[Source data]

## Begin

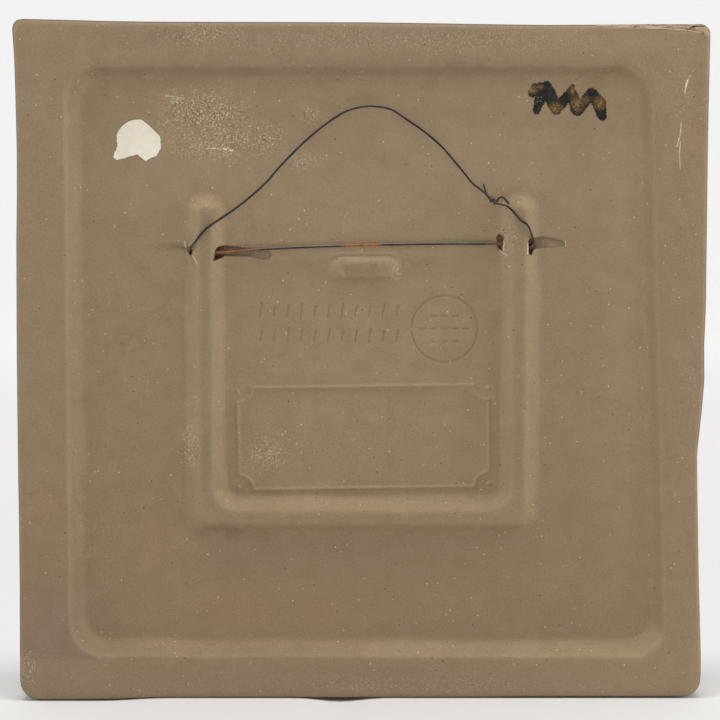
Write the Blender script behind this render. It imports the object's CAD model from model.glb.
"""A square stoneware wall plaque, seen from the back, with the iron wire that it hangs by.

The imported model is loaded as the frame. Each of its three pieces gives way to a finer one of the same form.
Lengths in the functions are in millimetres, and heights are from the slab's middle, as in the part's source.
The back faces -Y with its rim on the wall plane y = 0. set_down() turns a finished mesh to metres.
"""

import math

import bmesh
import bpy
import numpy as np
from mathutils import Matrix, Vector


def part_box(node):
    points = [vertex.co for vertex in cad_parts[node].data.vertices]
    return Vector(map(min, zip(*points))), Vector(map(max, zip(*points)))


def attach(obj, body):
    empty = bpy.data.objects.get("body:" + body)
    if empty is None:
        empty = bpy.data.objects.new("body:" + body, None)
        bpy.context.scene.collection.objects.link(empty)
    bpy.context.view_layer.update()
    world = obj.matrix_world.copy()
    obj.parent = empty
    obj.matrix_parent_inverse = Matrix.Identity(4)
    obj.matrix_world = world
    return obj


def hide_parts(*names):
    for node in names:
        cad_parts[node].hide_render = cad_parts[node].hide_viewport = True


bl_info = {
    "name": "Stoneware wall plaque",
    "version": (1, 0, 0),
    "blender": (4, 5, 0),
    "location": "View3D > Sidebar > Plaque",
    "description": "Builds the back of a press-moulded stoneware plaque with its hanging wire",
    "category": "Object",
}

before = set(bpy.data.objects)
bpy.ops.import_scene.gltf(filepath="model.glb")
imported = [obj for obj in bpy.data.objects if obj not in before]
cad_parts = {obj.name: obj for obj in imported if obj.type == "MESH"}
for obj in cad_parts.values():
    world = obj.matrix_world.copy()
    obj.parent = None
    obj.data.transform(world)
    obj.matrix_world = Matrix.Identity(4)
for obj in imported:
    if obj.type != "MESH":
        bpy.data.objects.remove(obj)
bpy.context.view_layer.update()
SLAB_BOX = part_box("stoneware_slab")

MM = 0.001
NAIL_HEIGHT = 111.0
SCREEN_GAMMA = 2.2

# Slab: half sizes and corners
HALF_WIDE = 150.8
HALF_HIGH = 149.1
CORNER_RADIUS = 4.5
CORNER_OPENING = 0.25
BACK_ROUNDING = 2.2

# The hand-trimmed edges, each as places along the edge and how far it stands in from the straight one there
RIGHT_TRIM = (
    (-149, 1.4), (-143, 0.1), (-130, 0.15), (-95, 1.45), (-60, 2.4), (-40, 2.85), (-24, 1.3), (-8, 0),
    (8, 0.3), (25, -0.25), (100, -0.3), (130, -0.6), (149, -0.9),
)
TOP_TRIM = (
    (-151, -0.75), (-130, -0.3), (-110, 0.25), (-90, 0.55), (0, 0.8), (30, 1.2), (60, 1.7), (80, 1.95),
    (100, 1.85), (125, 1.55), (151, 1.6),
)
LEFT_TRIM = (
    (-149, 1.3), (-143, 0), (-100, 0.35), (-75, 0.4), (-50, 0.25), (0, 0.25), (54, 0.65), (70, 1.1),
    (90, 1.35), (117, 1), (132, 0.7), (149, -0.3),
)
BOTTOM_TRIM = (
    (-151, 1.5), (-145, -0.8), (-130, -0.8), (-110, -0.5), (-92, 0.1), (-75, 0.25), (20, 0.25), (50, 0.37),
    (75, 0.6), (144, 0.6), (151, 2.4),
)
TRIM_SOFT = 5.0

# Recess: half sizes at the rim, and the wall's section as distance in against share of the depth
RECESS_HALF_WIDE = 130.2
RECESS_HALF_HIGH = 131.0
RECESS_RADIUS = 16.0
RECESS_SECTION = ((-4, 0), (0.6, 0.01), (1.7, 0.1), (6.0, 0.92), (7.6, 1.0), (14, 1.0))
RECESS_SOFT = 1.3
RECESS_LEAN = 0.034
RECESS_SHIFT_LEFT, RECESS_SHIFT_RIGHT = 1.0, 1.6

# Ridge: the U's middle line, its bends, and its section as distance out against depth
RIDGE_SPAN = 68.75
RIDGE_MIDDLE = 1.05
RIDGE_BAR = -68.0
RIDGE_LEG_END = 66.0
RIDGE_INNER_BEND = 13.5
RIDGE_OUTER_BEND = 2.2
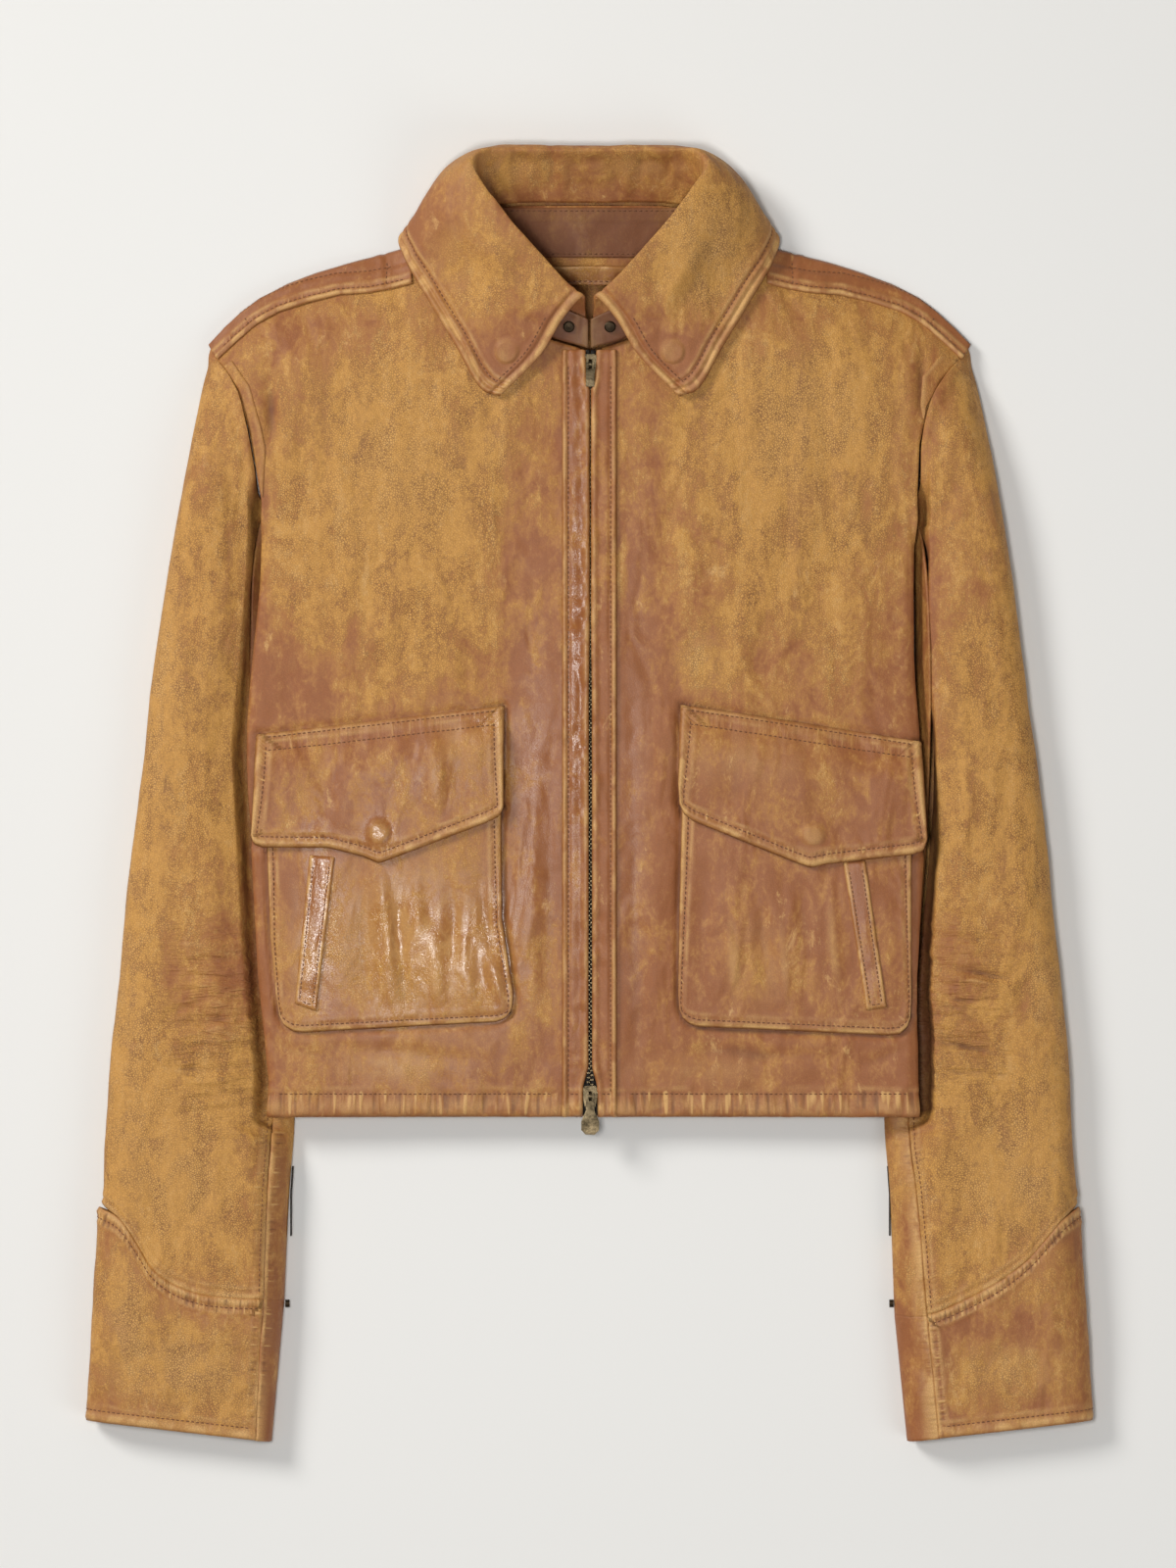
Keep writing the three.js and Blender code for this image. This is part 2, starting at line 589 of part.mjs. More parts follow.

## End

Written task: Word for word, restate all of the data shown above.

Problem solution:
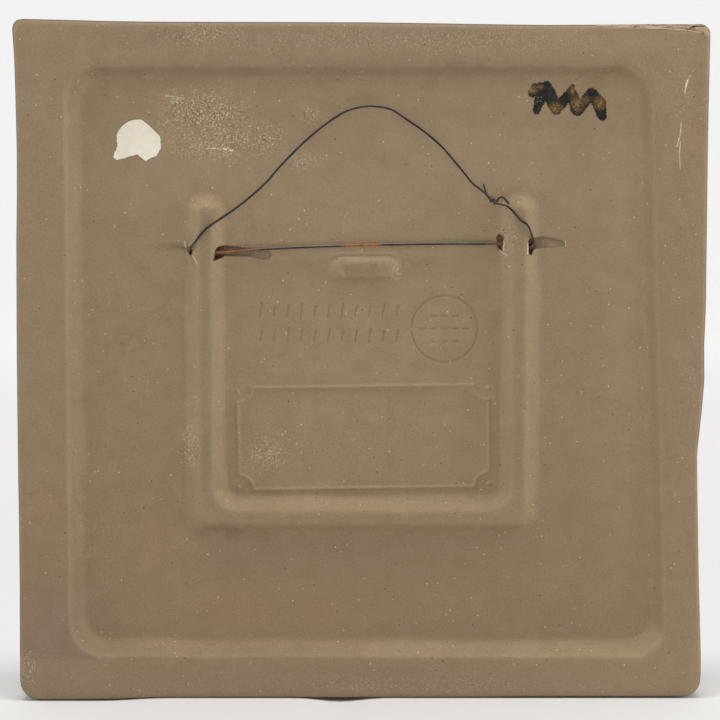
Write the Blender script behind this render. It imports the object's CAD model from model.glb.
"""A square stoneware wall plaque, seen from the back, with the iron wire that it hangs by.

The imported model is loaded as the frame. Each of its three pieces gives way to a finer one of the same form.
Lengths in the functions are in millimetres, and heights are from the slab's middle, as in the part's source.
The back faces -Y with its rim on the wall plane y = 0. set_down() turns a finished mesh to metres.
"""

import math

import bmesh
import bpy
import numpy as np
from mathutils import Matrix, Vector


def part_box(node):
    points = [vertex.co for vertex in cad_parts[node].data.vertices]
    return Vector(map(min, zip(*points))), Vector(map(max, zip(*points)))


def attach(obj, body):
    empty = bpy.data.objects.get("body:" + body)
    if empty is None:
        empty = bpy.data.objects.new("body:" + body, None)
        bpy.context.scene.collection.objects.link(empty)
    bpy.context.view_layer.update()
    world = obj.matrix_world.copy()
    obj.parent = empty
    obj.matrix_parent_inverse = Matrix.Identity(4)
    obj.matrix_world = world
    return obj


def hide_parts(*names):
    for node in names:
        cad_parts[node].hide_render = cad_parts[node].hide_viewport = True


bl_info = {
    "name": "Stoneware wall plaque",
    "version": (1, 0, 0),
    "blender": (4, 5, 0),
    "location": "View3D > Sidebar > Plaque",
    "description": "Builds the back of a press-moulded stoneware plaque with its hanging wire",
    "category": "Object",
}

before = set(bpy.data.objects)
bpy.ops.import_scene.gltf(filepath="model.glb")
imported = [obj for obj in bpy.data.objects if obj not in before]
cad_parts = {obj.name: obj for obj in imported if obj.type == "MESH"}
for obj in cad_parts.values():
    world = obj.matrix_world.copy()
    obj.parent = None
    obj.data.transform(world)
    obj.matrix_world = Matrix.Identity(4)
for obj in imported:
    if obj.type != "MESH":
        bpy.data.objects.remove(obj)
bpy.context.view_layer.update()
SLAB_BOX = part_box("stoneware_slab")

MM = 0.001
NAIL_HEIGHT = 111.0
SCREEN_GAMMA = 2.2

# Slab: half sizes and corners
HALF_WIDE = 150.8
HALF_HIGH = 149.1
CORNER_RADIUS = 4.5
CORNER_OPENING = 0.25
BACK_ROUNDING = 2.2

# The hand-trimmed edges, each as places along the edge and how far it stands in from the straight one there
RIGHT_TRIM = (
    (-149, 1.4), (-143, 0.1), (-130, 0.15), (-95, 1.45), (-60, 2.4), (-40, 2.85), (-24, 1.3), (-8, 0),
    (8, 0.3), (25, -0.25), (100, -0.3), (130, -0.6), (149, -0.9),
)
TOP_TRIM = (
    (-151, -0.75), (-130, -0.3), (-110, 0.25), (-90, 0.55), (0, 0.8), (30, 1.2), (60, 1.7), (80, 1.95),
    (100, 1.85), (125, 1.55), (151, 1.6),
)
LEFT_TRIM = (
    (-149, 1.3), (-143, 0), (-100, 0.35), (-75, 0.4), (-50, 0.25), (0, 0.25), (54, 0.65), (70, 1.1),
    (90, 1.35), (117, 1), (132, 0.7), (149, -0.3),
)
BOTTOM_TRIM = (
    (-151, 1.5), (-145, -0.8), (-130, -0.8), (-110, -0.5), (-92, 0.1), (-75, 0.25), (20, 0.25), (50, 0.37),
    (75, 0.6), (144, 0.6), (151, 2.4),
)
TRIM_SOFT = 5.0

# Recess: half sizes at the rim, and the wall's section as distance in against share of the depth
RECESS_HALF_WIDE = 130.2
RECESS_HALF_HIGH = 131.0
RECESS_RADIUS = 16.0
RECESS_SECTION = ((-4, 0), (0.6, 0.01), (1.7, 0.1), (6.0, 0.92), (7.6, 1.0), (14, 1.0))
RECESS_SOFT = 1.3
RECESS_LEAN = 0.034
RECESS_SHIFT_LEFT, RECESS_SHIFT_RIGHT = 1.0, 1.6

# Ridge: the U's middle line, its bends, and its section as distance out against depth
RIDGE_SPAN = 68.75
RIDGE_MIDDLE = 1.05
RIDGE_BAR = -68.0
RIDGE_LEG_END = 66.0
RIDGE_INNER_BEND = 13.5
RIDGE_OUTER_BEND = 2.2
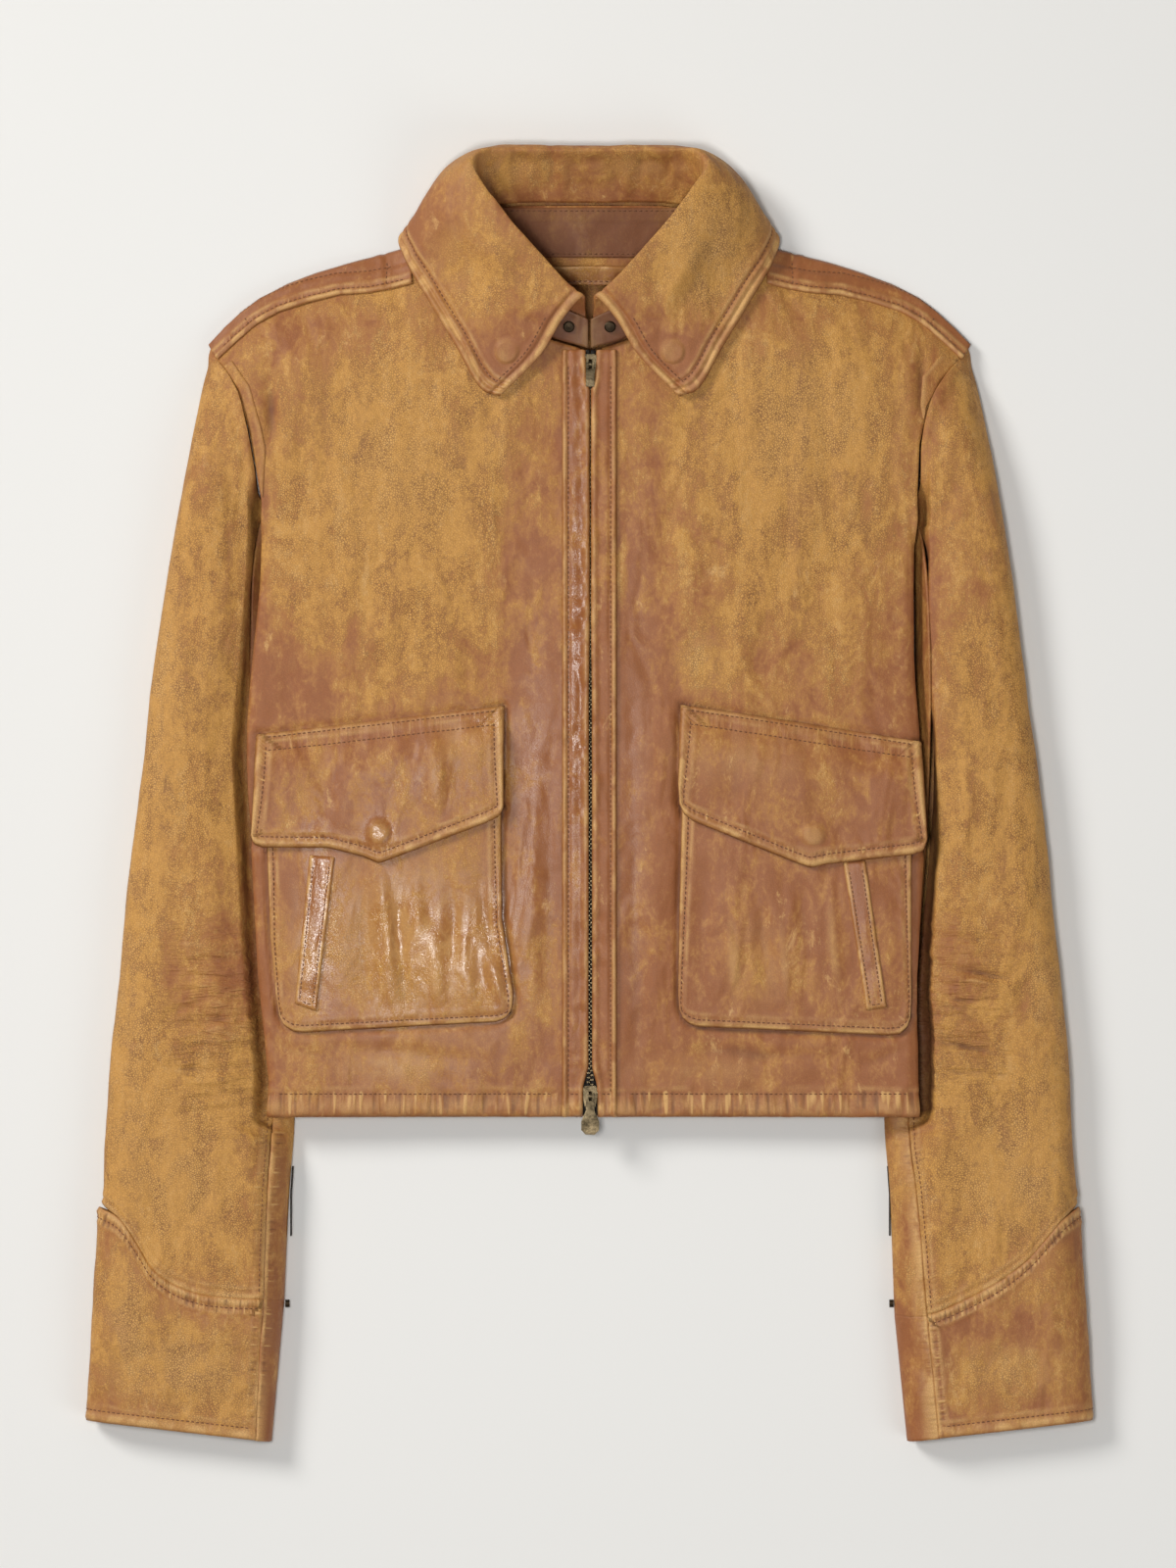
Keep writing the three.js and Blender code for this image. This is part 2, starting at line 589 of part.mjs. More parts follow.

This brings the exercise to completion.